Иначе говоря, утрата красоты имеет не только эстетическое (в узком смысле) значение, она оказывается фундаментальной величиной, без которой христианство теряет что-то настолько существенное, что это просто меняет ход истории. Если красота, истина и добро связаны между собой — а это именно так, — то вполне естественно, что пренебрежение чем-то одним приводит к утрате и других аспектов бытия. Ибо кто при упоминании красоты презрительно поджимает губы, «тот наверняка уже не способен молиться и в скором времени лишится способности любить»…

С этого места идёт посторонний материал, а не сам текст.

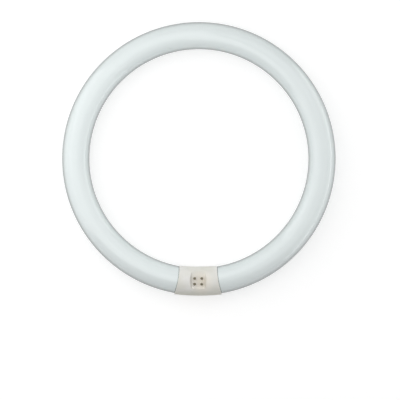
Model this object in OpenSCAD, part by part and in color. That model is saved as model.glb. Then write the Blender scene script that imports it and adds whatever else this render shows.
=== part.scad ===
// Circular fluorescent lamp: a glass ring closed by a four-pin plastic base.
// It lies on the plane z = 0 with the ring's axis on Z. The base is on the -Y side and
// its pins point up. Sizes are in millimetres.

/* [Glass ring] */
// Outside diameter of the ring
ring_od = 305; // [200:1:420]
// Diameter of the glass tube
tube_d = 30.5; // [28:0.1:38]
// Distance between the two sealed ends, face to face
end_gap = 25; // [24.5:0.1:28]
// Length of the straight stub that carries each sealed end
stub_len = 6; // [5.5:0.1:8]
// Radius of the rounded shoulder of a sealed end
shoulder_r = 5; // [3:0.1:5.2]
// How much the tube draws in, all round, where its end was sealed
seal_neck = 0.1; // [0.05:0.05:0.4]

/* [Stem in each sealed end] */
// Diameter of the stem's recess at its mouth
recess_mouth_d = 14; // [12:0.1:16]
// Diameter of the stem's recess at its floor
recess_floor_d = 10.4; // [9.4:0.1:11.5]
// Depth of the stem's recess
recess_depth = 7; // [4:0.1:9]
// Diameter of the sealed exhaust tip
exhaust_d = 3.2; // [2.4:0.1:3.6]
// Height of the exhaust tip above the end face
exhaust_len = 5; // [2:0.1:6]
// Distance between the two lead wires in a stem
lead_pitch = 6; // [5.6:0.1:7]

/* [Base] */
// Length of the base along the tube
base_len = 47.6; // [44:0.1:56]
// Wall of the base between the mouths
base_wall = 0.9; // [0.8:0.05:1.4]
// Room between the glass and the bore of a mouth
glass_room = 0.1; // [0.05:0.01:0.2]
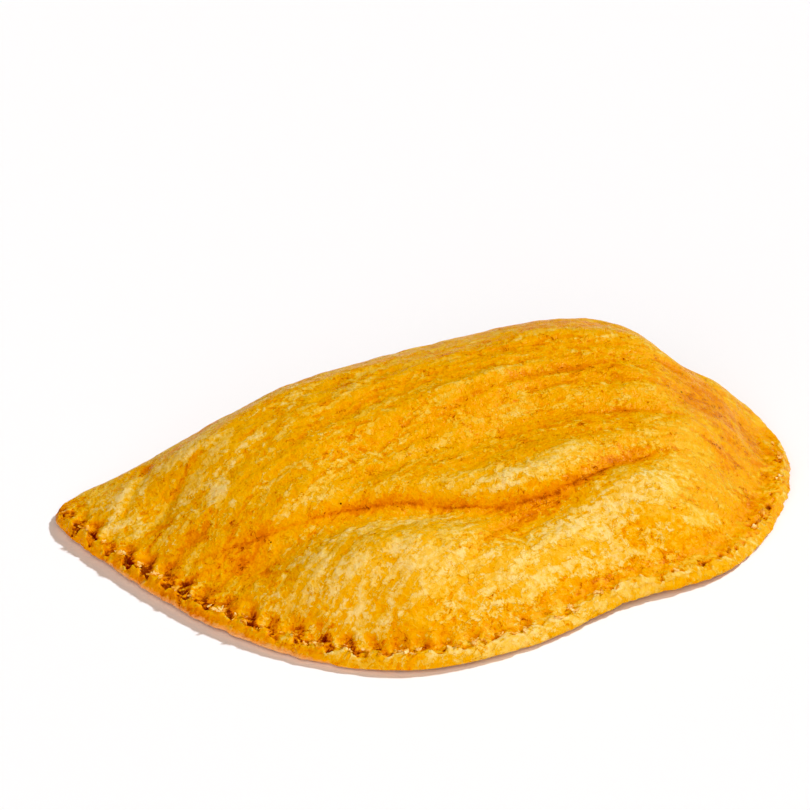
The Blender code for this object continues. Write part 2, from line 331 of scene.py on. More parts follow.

Из сказанного следует, что деэстетизация богословия — это одна из причин кризиса христианства, которая приводит к отчуждению от культуры, к разделению религиозного и секулярного. Теоэстетика есть настоятельный призыв исправить эту ситуацию. Причем важно отметить, что в этом призыве нет ничего нового ни для христианства, ни для искусства, поскольку первое всегда выражало себя в искусстве, а второе обессмысливается без религиозной составляющей. Мне кажется, весьма удачную и емкую формулировку теоэстетического видения искусства дает Б. Пастернак: «…искусство всегда служит красоте, а красота есть счастье обладания формой, форма же есть органический ключ существования, формой должно владеть все живущее, чтобы существовать и, таким образом, искусство, в том числе и трагическое, есть рассказ о счастье существования» (Пастернак, 2005, 748). В этой краткой фразе в сжатом виде представлен комплекс понятий, с которыми работает теоэстетика: счастье, существование, форма, красота, искусство. Пожалуй, трудно найти более точное и краткое объяснение того, что такое теоэстетика. Ведь и богословие, в неменьшей степени, чем искусство, есть рассказ о счастье существования.